Flint opens the trunk and they put everything inside, along with the bottles of shampoo and conditioner, avocados, popcorn, tomatoes, onions, zucchini, a few tins of cat food, two chocolate bars, three packets of gum, a couple cans of soup, and a magazine Silver likes, that Flint had fit into his sweatshirt.
“Was it a big mess?” Silver asks. “I feel kind of bad.”
“It gave them something to do,” Flint says. “You can send them an apology note if you want.”
Silver grabs a pack of gum before shutting the trunk. “I’m driving,” he says, snatching the keys and moving around to the driver’s side. Flint doesn’t argue. Even with only one leg, Silver’s a better driver. He’s afraid to drive on the highway, never uses his turn signal, and has never parked inside the lines once in his entire goddamn life, but at least he doesn’t regularly endanger their lives.

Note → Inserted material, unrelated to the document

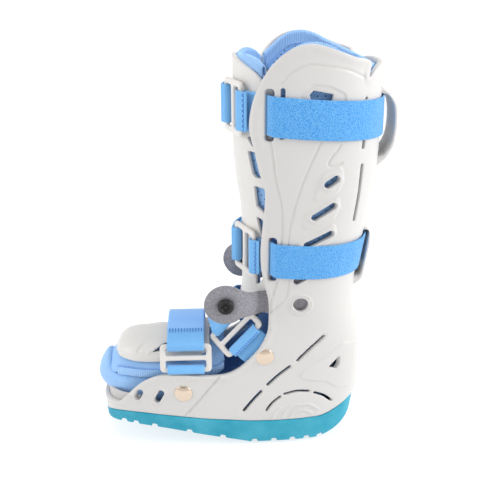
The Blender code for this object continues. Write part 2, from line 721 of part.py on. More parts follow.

Flint understands the need for speed limits, but feels they’re more for people who just can’t handle it.
When he slides into the passenger seat, he waits for Silver to turn on the car so he can slide the window open. The night air is cool on his face as Silver slowly backs out of the space, the smell of spearmint coming strong from Silver’s mouth. He can’t hear any sirens, any calls for them to come back right now. Only the faint sound of a dog continuing to bark fills the air.
Flint closes his eyes and smiles. “Werewolf.”
It only takes a second for Silver to respond, his voice lower. “There.”
“What?”
“There wolf,” says Silver, easing them out of the grocery store parking lot. He places his hand on Flint’s thigh. “There castle.”